##### Extracted data

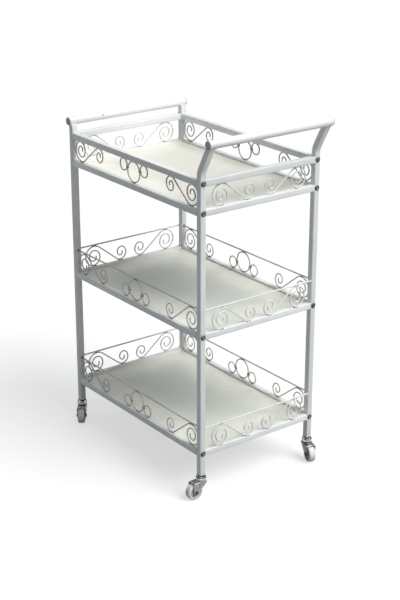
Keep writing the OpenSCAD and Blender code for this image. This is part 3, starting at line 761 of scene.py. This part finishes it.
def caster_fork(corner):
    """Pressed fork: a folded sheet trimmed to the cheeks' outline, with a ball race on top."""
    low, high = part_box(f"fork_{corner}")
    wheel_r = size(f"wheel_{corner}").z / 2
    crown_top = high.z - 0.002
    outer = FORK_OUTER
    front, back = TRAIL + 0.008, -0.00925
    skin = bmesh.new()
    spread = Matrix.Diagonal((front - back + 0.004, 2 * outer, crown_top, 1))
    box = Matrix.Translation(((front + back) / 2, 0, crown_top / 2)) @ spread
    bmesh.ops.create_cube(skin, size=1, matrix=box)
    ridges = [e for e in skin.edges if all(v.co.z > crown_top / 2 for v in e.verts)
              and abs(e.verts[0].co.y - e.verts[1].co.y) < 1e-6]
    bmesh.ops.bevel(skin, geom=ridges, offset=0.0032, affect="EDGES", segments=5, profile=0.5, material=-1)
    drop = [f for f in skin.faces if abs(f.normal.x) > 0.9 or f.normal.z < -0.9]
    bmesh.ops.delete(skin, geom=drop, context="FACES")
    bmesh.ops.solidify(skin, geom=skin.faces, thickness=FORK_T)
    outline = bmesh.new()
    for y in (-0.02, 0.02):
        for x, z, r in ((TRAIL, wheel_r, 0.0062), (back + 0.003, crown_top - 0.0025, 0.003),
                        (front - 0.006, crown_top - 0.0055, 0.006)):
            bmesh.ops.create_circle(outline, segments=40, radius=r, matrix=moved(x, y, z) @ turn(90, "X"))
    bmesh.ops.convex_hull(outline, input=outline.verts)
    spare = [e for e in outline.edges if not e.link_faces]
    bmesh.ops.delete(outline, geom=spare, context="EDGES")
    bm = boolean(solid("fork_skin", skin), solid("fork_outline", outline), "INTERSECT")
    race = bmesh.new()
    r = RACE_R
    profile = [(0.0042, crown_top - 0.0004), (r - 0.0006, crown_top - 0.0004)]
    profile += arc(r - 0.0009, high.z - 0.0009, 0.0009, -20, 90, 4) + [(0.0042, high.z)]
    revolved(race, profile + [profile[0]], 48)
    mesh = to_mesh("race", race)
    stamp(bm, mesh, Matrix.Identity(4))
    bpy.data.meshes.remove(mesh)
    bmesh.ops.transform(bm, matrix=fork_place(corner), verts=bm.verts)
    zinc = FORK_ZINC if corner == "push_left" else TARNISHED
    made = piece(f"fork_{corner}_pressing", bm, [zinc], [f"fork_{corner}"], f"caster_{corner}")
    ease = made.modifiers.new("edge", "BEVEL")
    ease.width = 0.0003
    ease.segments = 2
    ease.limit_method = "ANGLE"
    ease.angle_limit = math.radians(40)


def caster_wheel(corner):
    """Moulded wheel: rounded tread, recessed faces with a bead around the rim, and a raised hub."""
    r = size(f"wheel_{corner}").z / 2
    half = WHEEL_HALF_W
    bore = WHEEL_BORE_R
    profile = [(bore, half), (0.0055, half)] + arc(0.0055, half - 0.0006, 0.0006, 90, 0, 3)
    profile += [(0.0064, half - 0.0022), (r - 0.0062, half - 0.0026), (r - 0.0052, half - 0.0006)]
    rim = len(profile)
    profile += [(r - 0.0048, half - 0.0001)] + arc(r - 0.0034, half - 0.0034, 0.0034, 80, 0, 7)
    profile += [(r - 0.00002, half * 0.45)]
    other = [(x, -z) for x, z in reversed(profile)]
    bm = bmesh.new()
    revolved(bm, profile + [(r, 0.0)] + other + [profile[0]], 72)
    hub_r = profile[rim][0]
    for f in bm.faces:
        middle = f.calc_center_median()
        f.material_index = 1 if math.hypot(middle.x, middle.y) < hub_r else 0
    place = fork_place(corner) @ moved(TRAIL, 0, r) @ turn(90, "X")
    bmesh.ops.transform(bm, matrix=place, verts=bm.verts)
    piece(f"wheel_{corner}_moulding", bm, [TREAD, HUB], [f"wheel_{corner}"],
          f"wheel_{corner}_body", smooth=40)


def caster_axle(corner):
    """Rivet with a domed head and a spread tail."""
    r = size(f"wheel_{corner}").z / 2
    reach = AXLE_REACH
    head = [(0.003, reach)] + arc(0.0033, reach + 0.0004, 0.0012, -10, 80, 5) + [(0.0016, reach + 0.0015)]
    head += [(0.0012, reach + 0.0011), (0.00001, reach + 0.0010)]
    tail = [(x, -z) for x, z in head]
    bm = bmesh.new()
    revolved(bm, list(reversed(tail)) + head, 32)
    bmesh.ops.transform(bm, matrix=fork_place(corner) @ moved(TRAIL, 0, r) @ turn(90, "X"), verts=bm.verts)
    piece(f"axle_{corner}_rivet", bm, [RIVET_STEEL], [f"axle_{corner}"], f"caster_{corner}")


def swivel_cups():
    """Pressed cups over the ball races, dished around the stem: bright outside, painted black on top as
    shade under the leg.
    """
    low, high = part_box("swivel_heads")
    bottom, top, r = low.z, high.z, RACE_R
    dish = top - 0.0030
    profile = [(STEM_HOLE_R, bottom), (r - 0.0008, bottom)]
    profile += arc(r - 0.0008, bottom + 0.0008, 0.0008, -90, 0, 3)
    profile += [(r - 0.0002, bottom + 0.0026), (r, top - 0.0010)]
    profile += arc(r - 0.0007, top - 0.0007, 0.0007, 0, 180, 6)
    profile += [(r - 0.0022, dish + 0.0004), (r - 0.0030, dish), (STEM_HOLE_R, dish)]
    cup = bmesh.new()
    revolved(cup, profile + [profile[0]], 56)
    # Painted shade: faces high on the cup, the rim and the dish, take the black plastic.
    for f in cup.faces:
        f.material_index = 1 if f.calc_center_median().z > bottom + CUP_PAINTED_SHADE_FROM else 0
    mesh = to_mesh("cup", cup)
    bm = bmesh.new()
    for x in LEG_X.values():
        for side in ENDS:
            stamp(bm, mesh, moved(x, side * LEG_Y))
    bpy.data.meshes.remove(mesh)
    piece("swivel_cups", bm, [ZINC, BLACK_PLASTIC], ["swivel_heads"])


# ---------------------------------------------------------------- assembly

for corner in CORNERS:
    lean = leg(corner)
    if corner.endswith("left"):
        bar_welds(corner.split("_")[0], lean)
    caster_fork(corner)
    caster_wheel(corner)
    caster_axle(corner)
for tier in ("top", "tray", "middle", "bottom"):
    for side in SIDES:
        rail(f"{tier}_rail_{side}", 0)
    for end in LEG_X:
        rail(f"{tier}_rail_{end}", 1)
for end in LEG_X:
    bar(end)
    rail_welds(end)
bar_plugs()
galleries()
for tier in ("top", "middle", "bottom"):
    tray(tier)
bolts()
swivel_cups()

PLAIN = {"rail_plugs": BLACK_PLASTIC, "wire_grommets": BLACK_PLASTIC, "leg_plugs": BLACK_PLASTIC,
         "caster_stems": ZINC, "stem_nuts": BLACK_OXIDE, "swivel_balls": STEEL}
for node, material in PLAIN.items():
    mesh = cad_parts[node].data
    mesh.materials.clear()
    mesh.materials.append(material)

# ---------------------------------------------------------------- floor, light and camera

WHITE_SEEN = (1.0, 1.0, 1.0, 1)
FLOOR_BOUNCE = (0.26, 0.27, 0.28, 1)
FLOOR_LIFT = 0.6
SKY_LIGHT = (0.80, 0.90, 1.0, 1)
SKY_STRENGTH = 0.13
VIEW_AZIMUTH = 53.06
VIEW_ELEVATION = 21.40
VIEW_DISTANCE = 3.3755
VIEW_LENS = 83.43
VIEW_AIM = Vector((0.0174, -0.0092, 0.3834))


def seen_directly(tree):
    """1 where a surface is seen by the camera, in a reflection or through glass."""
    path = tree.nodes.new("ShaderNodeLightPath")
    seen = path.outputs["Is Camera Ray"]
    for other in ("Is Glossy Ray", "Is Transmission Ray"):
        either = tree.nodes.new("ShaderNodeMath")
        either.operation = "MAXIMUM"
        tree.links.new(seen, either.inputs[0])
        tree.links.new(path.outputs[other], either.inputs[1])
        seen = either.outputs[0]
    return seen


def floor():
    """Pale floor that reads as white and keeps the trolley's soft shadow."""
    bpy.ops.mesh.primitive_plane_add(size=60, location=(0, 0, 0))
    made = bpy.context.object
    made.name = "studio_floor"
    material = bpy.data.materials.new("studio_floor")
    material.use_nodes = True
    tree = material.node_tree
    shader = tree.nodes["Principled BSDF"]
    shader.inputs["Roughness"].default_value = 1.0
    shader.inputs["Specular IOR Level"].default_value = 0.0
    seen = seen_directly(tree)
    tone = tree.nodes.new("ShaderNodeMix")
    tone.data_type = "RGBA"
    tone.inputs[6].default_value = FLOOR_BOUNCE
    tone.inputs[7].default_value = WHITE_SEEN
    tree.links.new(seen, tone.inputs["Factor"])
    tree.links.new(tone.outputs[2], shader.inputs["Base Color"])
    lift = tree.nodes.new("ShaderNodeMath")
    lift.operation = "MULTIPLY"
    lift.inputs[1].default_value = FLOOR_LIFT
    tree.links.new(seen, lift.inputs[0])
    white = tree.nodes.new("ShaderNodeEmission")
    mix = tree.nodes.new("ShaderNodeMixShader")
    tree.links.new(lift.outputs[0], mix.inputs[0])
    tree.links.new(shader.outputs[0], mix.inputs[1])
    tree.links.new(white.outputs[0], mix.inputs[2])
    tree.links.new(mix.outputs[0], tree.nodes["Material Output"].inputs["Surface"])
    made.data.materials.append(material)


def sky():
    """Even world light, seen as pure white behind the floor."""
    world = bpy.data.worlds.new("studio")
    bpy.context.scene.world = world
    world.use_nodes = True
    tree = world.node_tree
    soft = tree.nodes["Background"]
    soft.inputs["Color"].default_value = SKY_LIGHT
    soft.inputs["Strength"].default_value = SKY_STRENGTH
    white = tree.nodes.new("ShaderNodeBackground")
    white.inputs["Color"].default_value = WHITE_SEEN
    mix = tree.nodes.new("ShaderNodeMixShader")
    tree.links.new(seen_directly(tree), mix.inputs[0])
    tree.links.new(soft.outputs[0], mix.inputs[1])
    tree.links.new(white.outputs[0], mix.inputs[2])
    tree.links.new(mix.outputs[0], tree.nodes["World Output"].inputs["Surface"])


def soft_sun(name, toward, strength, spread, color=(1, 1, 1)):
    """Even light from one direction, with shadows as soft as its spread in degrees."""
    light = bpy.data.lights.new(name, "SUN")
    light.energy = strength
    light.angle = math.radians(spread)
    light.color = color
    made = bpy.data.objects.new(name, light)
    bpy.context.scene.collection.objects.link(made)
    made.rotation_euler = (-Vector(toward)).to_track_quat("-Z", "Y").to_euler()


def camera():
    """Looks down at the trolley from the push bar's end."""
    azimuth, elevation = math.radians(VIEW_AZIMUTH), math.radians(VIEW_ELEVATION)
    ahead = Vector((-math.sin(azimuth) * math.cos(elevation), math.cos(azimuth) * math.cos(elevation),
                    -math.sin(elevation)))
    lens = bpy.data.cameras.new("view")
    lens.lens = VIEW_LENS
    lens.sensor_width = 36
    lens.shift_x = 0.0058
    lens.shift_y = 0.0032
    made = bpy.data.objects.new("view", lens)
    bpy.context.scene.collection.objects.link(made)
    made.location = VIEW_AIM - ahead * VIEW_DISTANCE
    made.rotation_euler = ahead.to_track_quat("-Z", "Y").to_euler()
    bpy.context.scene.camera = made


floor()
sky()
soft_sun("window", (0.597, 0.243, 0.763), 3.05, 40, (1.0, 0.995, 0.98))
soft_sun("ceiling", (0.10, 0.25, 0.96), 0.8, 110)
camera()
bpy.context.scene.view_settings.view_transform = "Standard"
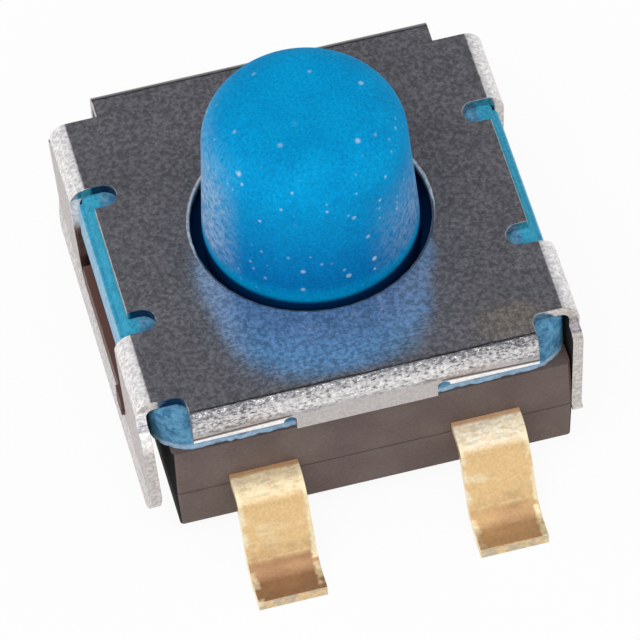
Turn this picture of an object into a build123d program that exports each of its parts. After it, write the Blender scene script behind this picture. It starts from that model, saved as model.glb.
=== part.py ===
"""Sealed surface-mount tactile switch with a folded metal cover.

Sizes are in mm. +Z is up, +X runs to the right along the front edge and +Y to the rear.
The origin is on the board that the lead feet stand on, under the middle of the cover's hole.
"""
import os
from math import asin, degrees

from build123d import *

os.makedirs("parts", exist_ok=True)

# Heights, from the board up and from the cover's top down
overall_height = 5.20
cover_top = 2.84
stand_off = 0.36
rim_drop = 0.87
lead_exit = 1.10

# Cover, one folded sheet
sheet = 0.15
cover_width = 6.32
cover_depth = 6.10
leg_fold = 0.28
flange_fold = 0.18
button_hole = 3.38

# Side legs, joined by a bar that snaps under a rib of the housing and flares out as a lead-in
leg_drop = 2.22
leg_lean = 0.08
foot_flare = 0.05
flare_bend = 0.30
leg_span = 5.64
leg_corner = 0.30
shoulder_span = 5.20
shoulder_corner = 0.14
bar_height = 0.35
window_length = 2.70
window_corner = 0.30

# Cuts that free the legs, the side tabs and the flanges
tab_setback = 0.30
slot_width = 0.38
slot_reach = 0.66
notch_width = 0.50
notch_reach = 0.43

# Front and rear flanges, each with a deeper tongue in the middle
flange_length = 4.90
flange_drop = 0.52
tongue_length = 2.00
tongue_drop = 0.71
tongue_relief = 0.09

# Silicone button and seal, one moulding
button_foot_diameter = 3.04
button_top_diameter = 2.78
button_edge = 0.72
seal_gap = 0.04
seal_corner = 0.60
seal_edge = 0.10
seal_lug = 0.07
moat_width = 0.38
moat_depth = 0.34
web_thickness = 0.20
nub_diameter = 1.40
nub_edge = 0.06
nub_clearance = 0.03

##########

▶ Exercise requirements
Quote every line from the line containing "Turn this picture" through the closing line of the listing, including both.

▶ Problem solution
Turn this picture of an object into a build123d program that exports each of its parts. After it, write the Blender scene script behind this picture. It starts from that model, saved as model.glb.
=== part.py ===
"""Sealed surface-mount tactile switch with a folded metal cover.

Sizes are in mm. +Z is up, +X runs to the right along the front edge and +Y to the rear.
The origin is on the board that the lead feet stand on, under the middle of the cover's hole.
"""
import os
from math import asin, degrees

from build123d import *

os.makedirs("parts", exist_ok=True)

# Heights, from the board up and from the cover's top down
overall_height = 5.20
cover_top = 2.84
stand_off = 0.36
rim_drop = 0.87
lead_exit = 1.10

# Cover, one folded sheet
sheet = 0.15
cover_width = 6.32
cover_depth = 6.10
leg_fold = 0.28
flange_fold = 0.18
button_hole = 3.38

# Side legs, joined by a bar that snaps under a rib of the housing and flares out as a lead-in
leg_drop = 2.22
leg_lean = 0.08
foot_flare = 0.05
flare_bend = 0.30
leg_span = 5.64
leg_corner = 0.30
shoulder_span = 5.20
shoulder_corner = 0.14
bar_height = 0.35
window_length = 2.70
window_corner = 0.30

# Cuts that free the legs, the side tabs and the flanges
tab_setback = 0.30
slot_width = 0.38
slot_reach = 0.66
notch_width = 0.50
notch_reach = 0.43

# Front and rear flanges, each with a deeper tongue in the middle
flange_length = 4.90
flange_drop = 0.52
tongue_length = 2.00
tongue_drop = 0.71
tongue_relief = 0.09

# Silicone button and seal, one moulding
button_foot_diameter = 3.04
button_top_diameter = 2.78
button_edge = 0.72
seal_gap = 0.04
seal_corner = 0.60
seal_edge = 0.10
seal_lug = 0.07
moat_width = 0.38
moat_depth = 0.34
web_thickness = 0.20
nub_diameter = 1.40
nub_edge = 0.06
nub_clearance = 0.03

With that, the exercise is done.